Trend lines on scatter plots in Matplotlib - Time & Space Complexity
We want to understand how the time to draw a trend line on a scatter plot changes as we add more points.
How does the work grow when the number of points increases?
Analyze the time complexity of the following code snippet.
import matplotlib.pyplot as plt
import numpy as np
n = 100 # Example value for n
x = np.random.rand(n)
y = np.random.rand(n)
plt.scatter(x, y)
coeffs = np.polyfit(x, y, 1)
plt.plot(x, coeffs[0] * x + coeffs[1])
plt.show()
This code creates a scatter plot of n points and fits a straight line (trend line) through them.
Identify the loops, recursion, array traversals that repeat.
- Primary operation: Calculating the best-fit line using
np.polyfit, which processes all n points. - How many times: It examines all n points once to compute the line coefficients.
As the number of points n increases, the time to compute the trend line grows roughly in direct proportion.
| Input Size (n) | Approx. Operations |
|---|---|
| 10 | About 10 operations |
| 100 | About 100 operations |
| 1000 | About 1000 operations |
Pattern observation: Doubling the points roughly doubles the work needed to find the trend line.
Time Complexity: O(n)
This means the time to compute the trend line grows linearly with the number of points.
[X] Wrong: "Adding more points won't affect the time much because the line is just one line."
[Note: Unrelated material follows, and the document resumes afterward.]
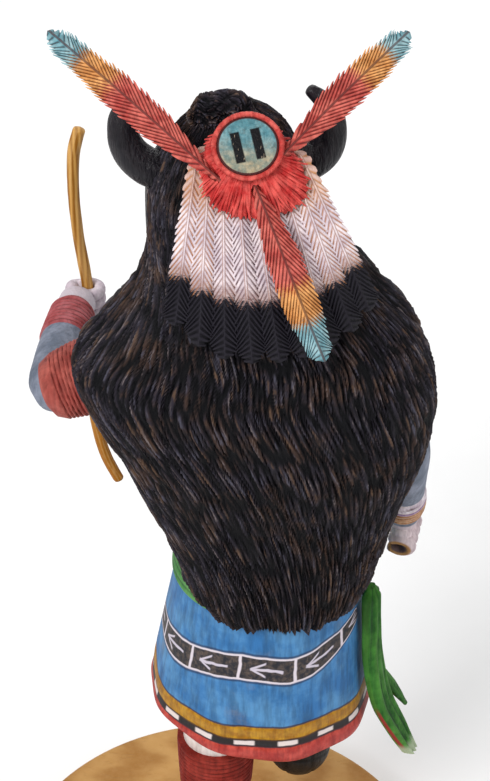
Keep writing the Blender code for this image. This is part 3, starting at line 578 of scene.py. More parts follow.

[OK] Correct: Even though the line is simple, the calculation must consider every point to find the best fit, so more points mean more work.
Understanding how data size affects plotting and calculations helps you explain performance clearly and shows you think about efficiency in real tasks.
What if we changed the trend line to a polynomial of degree 3? How would the time complexity change?